■ Do this:
Single out the lines that include the word "Blender". Copy them.

■ Task inputs:
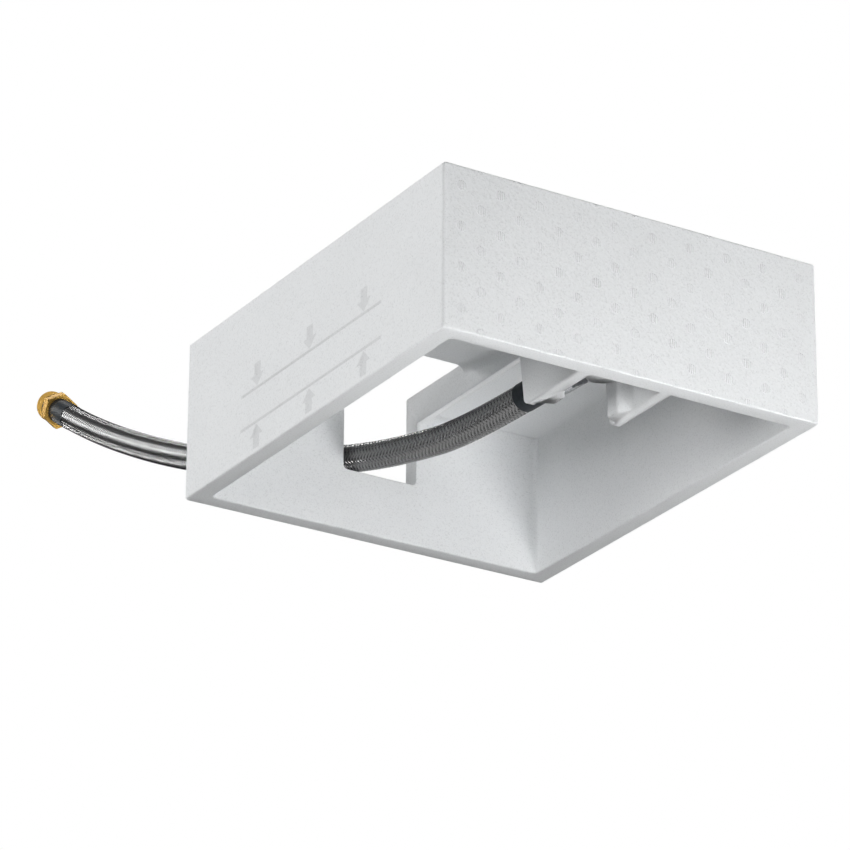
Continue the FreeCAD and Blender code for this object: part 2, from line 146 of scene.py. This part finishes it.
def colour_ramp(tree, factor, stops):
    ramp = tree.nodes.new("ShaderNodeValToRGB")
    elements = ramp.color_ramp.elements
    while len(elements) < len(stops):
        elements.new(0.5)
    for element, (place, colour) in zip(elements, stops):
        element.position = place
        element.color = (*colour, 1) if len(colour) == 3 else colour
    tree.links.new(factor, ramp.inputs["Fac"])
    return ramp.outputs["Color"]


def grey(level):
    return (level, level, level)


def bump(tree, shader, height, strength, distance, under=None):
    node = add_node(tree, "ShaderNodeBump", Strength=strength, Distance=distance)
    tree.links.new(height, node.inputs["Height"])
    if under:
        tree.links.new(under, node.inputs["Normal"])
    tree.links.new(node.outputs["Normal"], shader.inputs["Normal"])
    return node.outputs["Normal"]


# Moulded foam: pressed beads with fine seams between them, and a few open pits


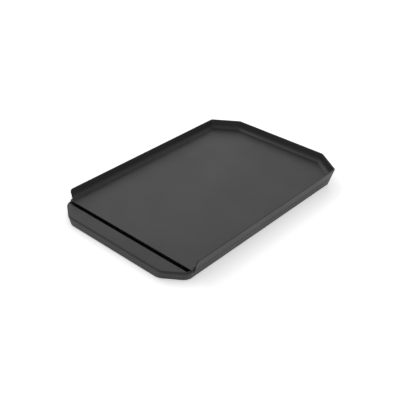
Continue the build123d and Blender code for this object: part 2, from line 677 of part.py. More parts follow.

■ Solution to this problem:
Continue the FreeCAD and Blender code for this object: part 2, from line 146 of scene.py. This part finishes it.
Continue the build123d and Blender code for this object: part 2, from line 677 of part.py. More parts follow.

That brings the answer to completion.